古今東西 かしゆか商店【真珠のネックレス】
日常を少し贅沢にするもの。日本の風土が感じられるもの。そんな手仕事を探して全国を巡り続ける、店主・かしゆか。今回訪ねたのは三重の伊勢志摩。日本有数の真珠の産地で養殖から製品作りまでを手がける職人たちと出会いました。 【フォトギャラリーを見る】 昔から身近にあり、愛着や親しみを感じてきた真珠。あの白い輝きがどんなふうに生まれるのか知りたくて、日本有数の真珠産地・三重県伊勢志摩の英虞湾を訪ねました。 「アコヤ真珠は透明感のある “照り(輝き)” に優れています」 と話すのは、〈ヤシマ真珠〉5代目の山本行太さん。ヤシマ真珠は真珠の養殖から採珠、選別、加工、販売までを一貫して行っている、国内でも数少ない作り手です。まずはフェリーに乗って、英虞湾の間崎島にある自社の養殖場へ。迎えてくれたのは、養殖を手がけている佐藤珠樹さんです。
「真珠の基となる “核” と、“外套膜” と呼ばれる細胞片を真珠貝の中へ移植し、海で大切に育てます。すると貝の体内に真珠袋が形成され、その内部で真珠層を作り始めます。やがて海水温が下がると、真珠層の表面の結晶が薄く広く硬く引き締まり、つるっとした照りが生まれるんです」 と、海から引き上げた貝を一つずつ開ける佐藤さん。粒が小さい真珠やグレーがかったものなど姿はさまざまです。しかも真珠が形成されていない場合も珍しくなく、開けるまでわからないのだとか。
「核入れの技術や時期、天候によっても色や形が違ってきますが、それも真珠が生きている証拠。この子たちの大切な個性です」 その個性を生かして商品にするのが加工やデザインの仕事──という話を聞きながら、次は伊勢市の丘の上に建つ工房へ移動します。

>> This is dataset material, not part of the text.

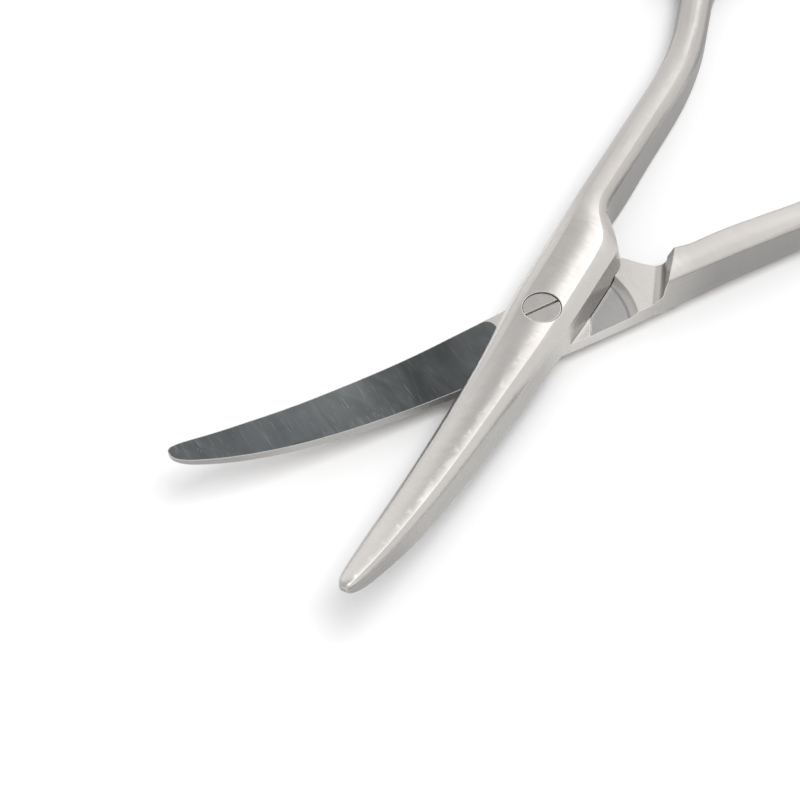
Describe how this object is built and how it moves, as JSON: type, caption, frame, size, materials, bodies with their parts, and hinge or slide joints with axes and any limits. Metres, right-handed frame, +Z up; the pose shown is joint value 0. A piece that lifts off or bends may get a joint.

ここでは真珠を大きさや色ごとに選別。手作業で孔を開け、ネックレスなら粒のバランスを見ながら配列を決めて、糸に通します。例えば40cmのネックレスの場合、直径6mmの真珠が約70個。整然と並んでいますが、よくよく見るとちょっとずつ形が違っているのが、とてもかわいい。